Friday, September 10, 2004

Media Bias - 2nd Update on the CBS Hoax

Powerline thinks that Dan Rather is trying to go out with a bang after he personally guaranteed the authenticity of the Killian documents:
A half hour ago, Dan Rather went on CNN and said that he knows the Jerry Killian documents to be authentic, and knows that they are not forgeries. Therefore, he said, there will be no retraction, no correction, and -- apparently -- no investigation...

This would appear to signal the end of Rather's career. If the documents are ultimately accepted as forgeries, which seems inevitable to us, he can't survive. My guess: Rather knows that he will be retiring soon in any event, so as his last public contribution, he is doing whatever he can to elect John Kerry.
Given the acrimony of this campaign, the rabid hatred of Bush and the double standard evidenced by the treatment of this story as compared to the Swiftvets story (think about this: CBS rushed to get an anti-Bush story on the air, a story on an issue peripheral at best to Bush's campaign, and one based on documents supposedly from a dead man - documents that were picked apart within minutes of their release. Contrast this with the coverage of the Swiftvets story, wherein over 200 individuals came forward with sworn affidavits on an issue that was central to the Kerry campaign)I'm absolutely convinced that the mainstream has abandoned any semblance of impartiality and is actively working to get John Kerry elected (see here and here and here ).

What I'm not so convinced about is whether the exposure of these documents as forgeries will hurt Dan Rather with his base or with his network: Powerline quotes a CBS press release that says no further investigation is planned.

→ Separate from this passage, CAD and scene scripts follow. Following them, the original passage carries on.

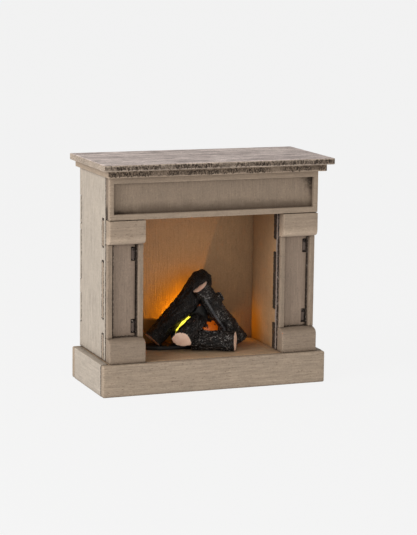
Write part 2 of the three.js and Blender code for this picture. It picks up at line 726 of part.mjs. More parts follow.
// The amber resin: a mound round the lamp, a hump behind the crossing of the logs, and a thin
// bed that the left-hand log stands on.
const emberMound = { middle: [0, 8, 25.5], radii: [14.5, 6.5, 10] };
const emberHump = { middle: [2.5, 10, 36], radii: [7, 5, 12.5] };
const emberBed = {
  outline: [[-28.5, 7], [-23, 4.2], [-8, 3.6], [8, 4.5], [14, 7], [12, 14], [-2, 16],
    [-18, 16.5], [-28, 13]],
  thickness: 2.2,
};

const ellipsoidSolid = ({ middle, radii }) =>
  toSolid(new THREE.SphereGeometry(1, 18, 12).scale(...radii).translate(...middle));

function addLogs() {
  const hearth = boxSolid([-50, 50], [-30, 30], [0, plinthHeight + 0.05]);
  const right = (grow) => logSolid("right_log", grow).add(branchSolid(grow));
  const front = logSolid("front_log").subtract(hearth);
  const short = logSolid("short_log").subtract(logSolid("front_log", cutGap));
  const leaning = right(0).subtract(hearth).subtract(logSolid("front_log", cutGap))
    .subtract(logSolid("short_log", cutGap));
  const left = logSolid("left_log").subtract(hearth).subtract(logSolid("front_log", cutGap))
    .subtract(logSolid("short_log", cutGap)).subtract(right(cutGap));
  add("front_log", toGeometry(front), charredResin());
  add("short_log", toGeometry(short), charredResin());
  add("right_log", toGeometry(leaning), charredResin());
  add("left_log", toGeometry(left), charredResin());

  // Amber resin under, between and behind the logs spreads the lamp's light; the lamp sits in
  // a bore that is open at the rear.
  const bed = extrude(outline(emberBed.outline), emberBed.thickness)
    .translate(0, 0, plinthHeight);
  const bore = rodSolid(ledRadius + 0.7, ledX, ledZ, ledBaseY - 5.2, 30);
  const embers = ellipsoidSolid(emberMound).add(ellipsoidSolid(emberHump)).add(toSolid(bed))
    .subtract(hearth)
    .subtract(logSolid("front_log", cutGap)).subtract(logSolid("short_log", cutGap))
    .subtract(right(cutGap)).subtract(logSolid("left_log", cutGap)).subtract(bore);
  add("ember_glow", toGeometry(embers), amberResin());
}

// ---------------------------------------------------------------- assembly

addShelf();
addFrieze();
addPilaster("left", -1);
addPilaster("right", 1);
addPilasterPanel("left", -sideInnerX);
addPilasterPanel("right", cheekOuterX);
addFrontPanel();
addUprights();
addFirebox();
addPlinth();
addRearPanel();
addBatteryTray();
addContacts(addCells());
addDoor();
addSwitch();
addLamp();
addLeads();
addLogs();

export default mantel;
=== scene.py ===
"""Looks for a dolls' house fireplace mantel: distressed paint over thin board, charred resin
logs and a lit amber core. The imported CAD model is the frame; every painted board is rebuilt
from its own CAD solid with eased edges, and every log from its solid with moulded bark."""
import json
import math

import bmesh
import bpy
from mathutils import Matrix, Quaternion, Vector, noise


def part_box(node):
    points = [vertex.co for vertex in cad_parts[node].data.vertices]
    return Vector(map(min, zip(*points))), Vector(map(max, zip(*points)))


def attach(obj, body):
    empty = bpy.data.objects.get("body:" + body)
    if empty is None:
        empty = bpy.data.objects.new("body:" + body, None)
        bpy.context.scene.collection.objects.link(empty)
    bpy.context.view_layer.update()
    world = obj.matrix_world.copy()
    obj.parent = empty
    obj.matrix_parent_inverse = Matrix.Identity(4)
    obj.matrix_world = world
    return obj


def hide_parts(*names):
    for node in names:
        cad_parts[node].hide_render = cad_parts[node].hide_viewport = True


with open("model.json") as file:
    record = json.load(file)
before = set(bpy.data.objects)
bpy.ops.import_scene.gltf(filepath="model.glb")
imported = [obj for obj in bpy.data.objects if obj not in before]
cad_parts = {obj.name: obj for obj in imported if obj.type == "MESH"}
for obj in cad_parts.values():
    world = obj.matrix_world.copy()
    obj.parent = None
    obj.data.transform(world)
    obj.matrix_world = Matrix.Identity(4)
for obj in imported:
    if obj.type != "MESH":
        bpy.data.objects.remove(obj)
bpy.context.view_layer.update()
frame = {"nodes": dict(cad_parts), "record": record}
nodes = frame["nodes"]
slots = {row["node"]: row["material_slot"] for row in frame["record"]["subparts"]}
MM = 0.001
# Indices of the axes, and of a box's two corners.
X, Y, Z = 0, 1, 2
LOW, HIGH = 0, 1


# ------------------------------------------------------------------ camera, light and floor

# Where the camera looks and from how far, in millimetres, and from which side, in degrees.
CAMERA_AIM = (4.1, -1.3, 63.3)
CAMERA_DISTANCE = 1102.9
AZIMUTH, ELEVATION, ROLL = -21.14, 9.68, 0.69
LENS, SENSOR_WIDTH = 135.35, 36

# What the camera sees behind the mantel, and what lights the mantel from all round.
BACKDROP = (0.916, 0.916, 0.916, 1)
AMBIENT, AMBIENT_STRENGTH = (1.0, 0.985, 0.96, 1), 0.42

# The floor's radius in metres, its own glow, and how pale it is under the lights.
FLOOR_RADIUS, FLOOR_GLOW, FLOOR_TONE = 12, 0.865, (0.05, 0.05, 0.05, 1)


def add_camera():
    azimuth, elevation, roll = (math.radians(angle) for angle in (AZIMUTH, ELEVATION, ROLL))
    back = Vector((math.sin(azimuth) * math.cos(elevation),
                   -math.cos(azimuth) * math.cos(elevation), math.sin(elevation)))
    data = bpy.data.cameras.new("camera")
    data.sensor_width = SENSOR_WIDTH
    data.lens = LENS
    data.clip_start, data.clip_end = 0.01, 50
    camera = bpy.data.objects.new("camera", data)
    bpy.context.scene.collection.objects.link(camera)
    camera.location = (Vector(CAMERA_AIM) + back * CAMERA_DISTANCE) * MM
    camera.rotation_mode = "QUATERNION"
    camera.rotation_quaternion = (-back).to_track_quat("-Z", "Y") @ Quaternion((0, 0, 1), roll)
    bpy.context.scene.camera = camera


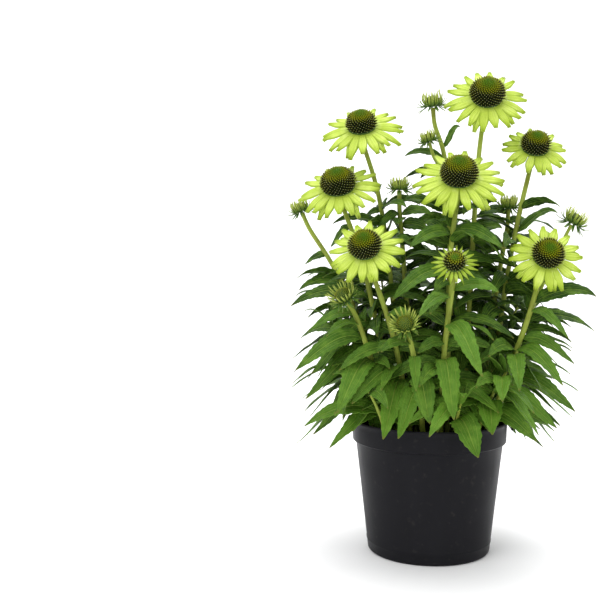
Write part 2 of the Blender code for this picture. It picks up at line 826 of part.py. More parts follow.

Elsewhere, the CBS News website has a story on the controversy that, while generally toeing the company line (and repeating the charges) also raises questions on the forgeries:
Independent document examiner Sandra Ramsey Lines said the memos looked like they had been produced on a computer using Microsoft Word software. Lines, a document expert and fellow of the American Academy of Forensic Sciences, pointed to a superscript - a smaller, raised "th" in "111th Fighter Interceptor Squadron" - as evidence indicating forgery.

Microsoft Word automatically inserts superscripts in the same style as the two on the memos obtained by 60 Minutes, she said.

"I'm virtually certain these were computer generated," Lines said to the Associated Press after reviewing copies of the documents at her office in Paradise Valley, Ariz. She produced a nearly identical document using her computer's Microsoft Word software.
(via The Corner)

With all the focus on fonts, superscripts and proportional spacing, Byron York takes a look at What the Bush Guard Papers Actually Say. One damning point:
On May 2, 1973, one of George W. Bush's superior officers in the Texas National Guard wrote an evaluation of him that would later become famous. By that date, Bush had long since gone to Alabama to work on a Senate campaign, and Lt. Col. William D. Harris wrote that "Lt. Bush has not been observed at this unit during the period of report. A civilian occupation made it necessary for him to move to Montgomery, Alabama. He cleared this base on 15 May 1972 and has been performing equivalent training in a non-flying status with the 187 Tac Recon Gp., Dannelly ANG Base, Alabama." Harris marked "Not Observed" in the boxes in which he was directed to grade Bush's performance.

What was less noticed about the report is that another Texas Air National Guard officer, Lt. Colonel Jerry B. Killian, wrote, "I concur with the comments of the reporting official" just below Harris' account. The document - with Killian's signature - was among a thick stack of papers from Bush's Air National Guard years released in February by the White House.

Now Killian himself is in the news. On Wednesday, CBS News released four previously undisclosed documents which it said were written by Killian, who died in 1984. One of them, dated August 18, 1973, refers to Killian's reluctance to evaluate Bush's performance. Suggesting that top Texas Air National Guard officers were putting pressure on him to "sugar coat" Bush's performance rating, Killian wrote, "Bush wasn't here during rating period and I don't have any feedback from 187th in Alabama. I will not rate."

But as the first document suggests, months before, Killian - and Harris - had quite decisively declined to rate Bush's performance. If Killian was under pressure to "sugar coat" Bush's performance, he had certainly not yielded to it. Nor had anyone else "sugar coated" the Bush evaluation.
By the date the documents claim that Killian was under pressure to write a positive review, he had already issued a review saying that he was not able to rate Bush. With this contradictory assessment already in the records, what good would a "sugar-coated" review do?